Longtemps le mot a donc désigné la poitrine, tant de l'homme que de la femme, et ce qu'on pouvait y ranger à condition qu'elle soit couverte. Peut-être arrivait-il qu'on y rangeât un reptile, d'ailleurs, ce qui expliquerait l'expression «nourrir (ou réchauffer) un serpent dans son sein», locution évidemment totalement figurative (sauf peut-être pour Cléopâtre) qui signifie protéger une personne qui finira par vous trahir. Par métaphore, le mot peut également désigner le cœur, foyer des sentiments: «Le ciel mit dans mon sein une flamme funeste», clame la pauvre Phèdre agonisante, expliquant à Thésée qu'elle est tombée amoureuse du petit.
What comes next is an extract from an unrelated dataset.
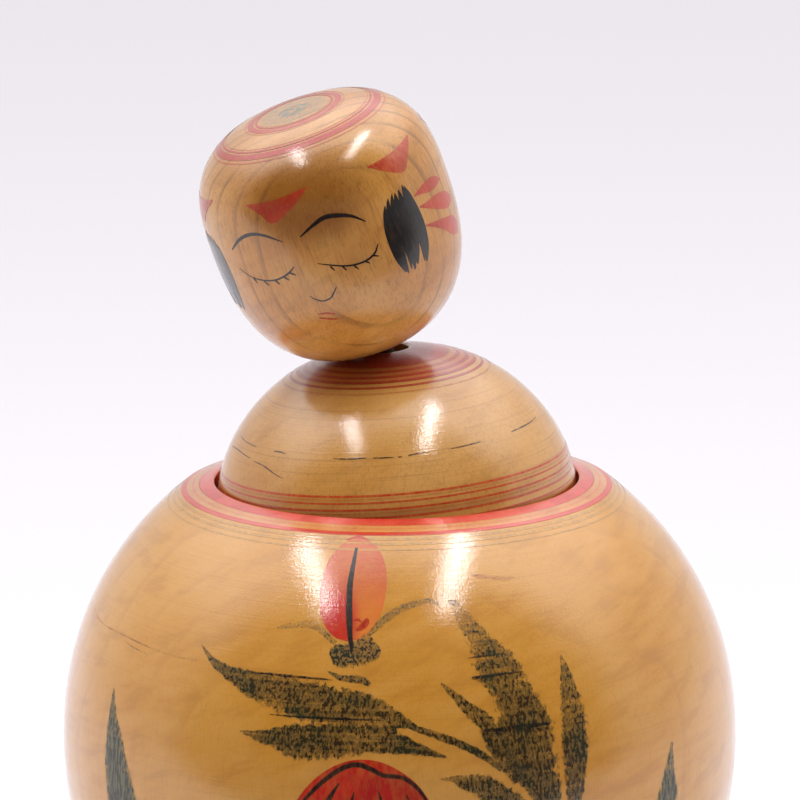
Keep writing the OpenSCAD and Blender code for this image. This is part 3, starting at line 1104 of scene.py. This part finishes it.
# dark blades at the sides, running down beside the flower
BLADES = {
    "left": ([(-58.4, 70.8), (-58.3, 66.8), (-58.5, 61.9), (-58.3, 57), (-57.5, 49.8), (-56.5, 42),
              (-54, 32), (-50, 24), (-46, 20)],
             [(-58, 70.8), (-55.8, 67), (-53.2, 63), (-50.9, 58.4), (-48.4, 52.1), (-46, 45),
              (-44.2, 36), (-44.2, 28), (-45.6, 20.2)]),
    "right": ([(51.1, 61.2), (48.6, 56.1), (46.4, 51.3), (43.6, 44), (41.4, 36), (41, 28),
               (42, 20.2)],
              [(51.7, 61.2), (51.9, 56.2), (52.6, 50.4), (52.2, 42), (50, 32), (46, 24),
               (42.6, 20)]),
}
for side, lines in BLADES.items():
    film("blade_" + side, BOWL, [field(BOWL, *lines, 70, 12)], "leaf_teal")


# ---- bowl: peony

PEONY_TOP = [(-18.6, 54), (-15.6, 59.4), (-12.2, 63), (-8.4, 65), (-4.4, 65.2), (-1, 63.9), (2.4, 61.2),
    (4.8, 57.4), (6, 54)]
PEONY_LOW = [(-18.7, 53.4), (-19, 48), (-15.5, 43.6), (-11, 42), (-6.4, 41), (-1.6, 42), (3, 44),
    (6.4, 48.4), (6.1, 53.4)]
PEONY_FOLDS = [
    [(-17, 55.6, 0.2), (-13.4, 60.2, 0.42), (-9.8, 63.4, 0.48), (-7, 64.4, 0.5),
     (-4.6, 63.6, 0.46), (-2.6, 62.5, 0.42), (0.6, 62, 0.42), (3.2, 59.6, 0.36), (4.6, 56.6, 0.15)],
    [(-9.8, 61, 0.15), (-11.6, 57.8, 0.46), (-13.2, 54.2, 0.46), (-13.8, 50.4, 0.15)],
    [(-7.4, 59.4, 0.1), (-8, 56.6, 0.34), (-8.4, 53, 0.1)],
    [(-3.4, 59.6, 0.1), (-2.9, 56.2, 0.36), (-3.2, 52.8, 0.1)],
    [(1, 59, 0.1), (1.9, 55.4, 0.34), (1.8, 51.4, 0.1)],
    [(-16.6, 50, 0.1), (-11.6, 47.2, 0.36), (-6.4, 46.2, 0.4), (-1, 47.2, 0.36), (4.4, 50.2, 0.1)],
    [(-12, 46.6, 0.1), (-10.4, 43.6, 0.3), (-9.8, 42.8, 0.1)],
    [(-1.4, 46.6, 0.1), (-2.6, 43.8, 0.3), (-3.2, 42.8, 0.1)],
]
film("peony", BOWL, [field(BOWL, PEONY_LOW, PEONY_TOP, 48, 20)], "peony_red")
film("peony_folds", BOWL, [stroke(BOWL, f, 36, 3) for f in PEONY_FOLDS], "peony_ink", 2)

# a fine drying crack in the bowl
marks("bowl_hairline", [
    ([(-83, 80.7, 0.08), (-72.6, 79.8, 0.18), (-60.3, 80, 0.2), (-52, 79.7, 0.18), (-43.4, 79.4, 0.14),
      (-38, 79.6, 0.05)], 44, 2),
    ([(-59.4, 79.2, 0.05), (-56, 78.8, 0.14), (-51, 78.4, 0.05)], 20, 2),
], "bowl_hairline")

# a faint rubbed smear of the rim's red beside the bud
marks("bowl_smear", [
    ([(15.3, 95.3, 0.12), (17.8, 94.8, 0.62), (20.4, 94.5, 0.5), (23.2, 94, 0.66), (25.6, 94.1, 0.14)],
     24, 5),
], "smear_dry")


# ---- floor

FLOOR_HALF = 6.0
PAPER_TONES = ((219, 216, 220), (220, 217, 221))
FELT_TONES = ((18, 18, 18), (26, 25, 26))
CARD_NEAR = -0.2
CARD_FAR = -3.0
CARD_HALF = 2.5
CARD_LIFT = 0.002


def lay_flat(name, half, front, back, lift, material):
    """A rectangle lying level above the doll's foot."""
    z = cad_box[0].z + lift
    mesh = bpy.data.meshes.new(name)
    mesh.from_pydata([(-half, front, z), (half, front, z), (half, back, z), (-half, back, z)], [],
                     [(0, 1, 2, 3)])
    mesh.materials.append(material)
    obj = link(name, mesh)
    return obj


def matt_material(name, fine, tones, rough, depth, specular):
    """Paper or felt: no gloss coat, its tone hardly changing."""
    g = Graph(name, "bowl")
    speck = g.noise(fine, 2.0)
    g.finish(g.mix(g.span(speck, 0.3, 0.7), *tones), rough, speck, depth, 0.0, 0.5)
    g.shader.inputs["Specular IOR Level"].default_value = specular
    return g.material


# matt white paper, very slightly lilac
paper = matt_material("floor_paper", 0.4, PAPER_TONES, 0.9, 0.00001, 0.2)
lay_flat("floor", FLOOR_HALF, -FLOOR_HALF, FLOOR_HALF, 0.0, paper)

# a black card lying before the doll, seen only by its gloss, as when the table ends there
felt = matt_material("card_felt", 0.8, FELT_TONES, 1.0, 0.0001, 0.0)
card = lay_flat("card", CARD_HALF, CARD_FAR, CARD_NEAR, CARD_LIFT, felt)
card.visible_camera = False
card.visible_diffuse = False
card.visible_shadow = False


# ---- light

STRIP_BACK = 0.1  # y of the strips' rear ends
STRIP_HEIGHT = 1.1


def strip(name, x, width, power, front):
    """A long tube light overhead, running from front to back."""
    data = bpy.data.lights.new(name, "AREA")
    data.shape = "RECTANGLE"
    data.size = width
    data.size_y = STRIP_BACK - front
    data.energy = power
    data.color = (1.0, 0.99, 1.0)
    lamp = link(name, data)
    lamp.location = (x, (STRIP_BACK + front) / 2, STRIP_HEIGHT)
    lamp.visible_camera = False


strip("strip_left", -0.447, 0.052, 3.3, -0.55)
strip("strip_right", 0.298, 0.06, 4.2, -0.61)

WALL = 0.72  # brightness of the tent's sides
CEILING = 2.2
OPENING = 0.01  # share of it left in front
CEILING_RISE = (0.35, 0.75)  # upward parts of a direction between which sides turn to ceiling
FRONT_TURN = (-0.02, -0.38)  # the same for turning to the open front


def studio_world():
    """A white tent with a bright ceiling, open and dim towards the front."""
    world = bpy.data.worlds.new("tent")
    bpy.context.scene.world = world
    g = Nodes(world)
    out = g.nodes.new("ShaderNodeOutputWorld")
    back = g.nodes.new("ShaderNodeBackground")
    where = g.nodes.new("ShaderNodeTexCoord")
    y, z = g.split(where.outputs["Generated"])[1:]
    up = g.span(z, *CEILING_RISE, WALL, CEILING)
    front = g.span(y, *FRONT_TURN, 1.0, OPENING)
    g.put(back.inputs["Color"], (1.0, 0.985, 1.0, 1.0))
    g.put(back.inputs["Strength"], g.times(up, front))
    g.put(out.inputs["Surface"], back.outputs[0])


studio_world()
bpy.context.scene.view_settings.view_transform = "Standard"


# ---- camera

AIM = Vector((0.00085, 0.0, 0.11803))
CAMERA_DISTANCE = 0.9
CAMERA_ELEVATION = math.radians(11.965)
CAMERA_ROLL = math.radians(0.715)
LENS = 211.95

camera_data = bpy.data.cameras.new("camera")
camera_data.lens = LENS
camera_data.sensor_width = 36.0
camera_data.clip_start = 0.01
camera_data.clip_end = 50.0
camera = link("camera", camera_data)
away = Vector((0, -math.cos(CAMERA_ELEVATION), math.sin(CAMERA_ELEVATION)))
look = Matrix.Rotation(math.pi / 2 - CAMERA_ELEVATION, 4, "X")
roll = Matrix.Rotation(-CAMERA_ROLL, 4, "Z")
camera.matrix_world = Matrix.Translation(AIM + away * CAMERA_DISTANCE) @ look @ roll
bpy.context.scene.camera = camera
D'un point de vue strictement anatomique, le sein est la «partie antérieure du thorax humain qui s'étend de la base du cou jusqu'au creux de l'estomac et où se trouvent situées les mamelles», nous apprend-on. Aujourd'hui, sauf précision contraire, le mot «sein» désigne le plus souvent celui de la femme qui, quand tout va bien, se porte généralement par deux, et bénéficie d'un nombre ahurissant de désignations: robert (évidemment) néné, nichon, mamelle, lolo, téton, roploplo et j'en passe.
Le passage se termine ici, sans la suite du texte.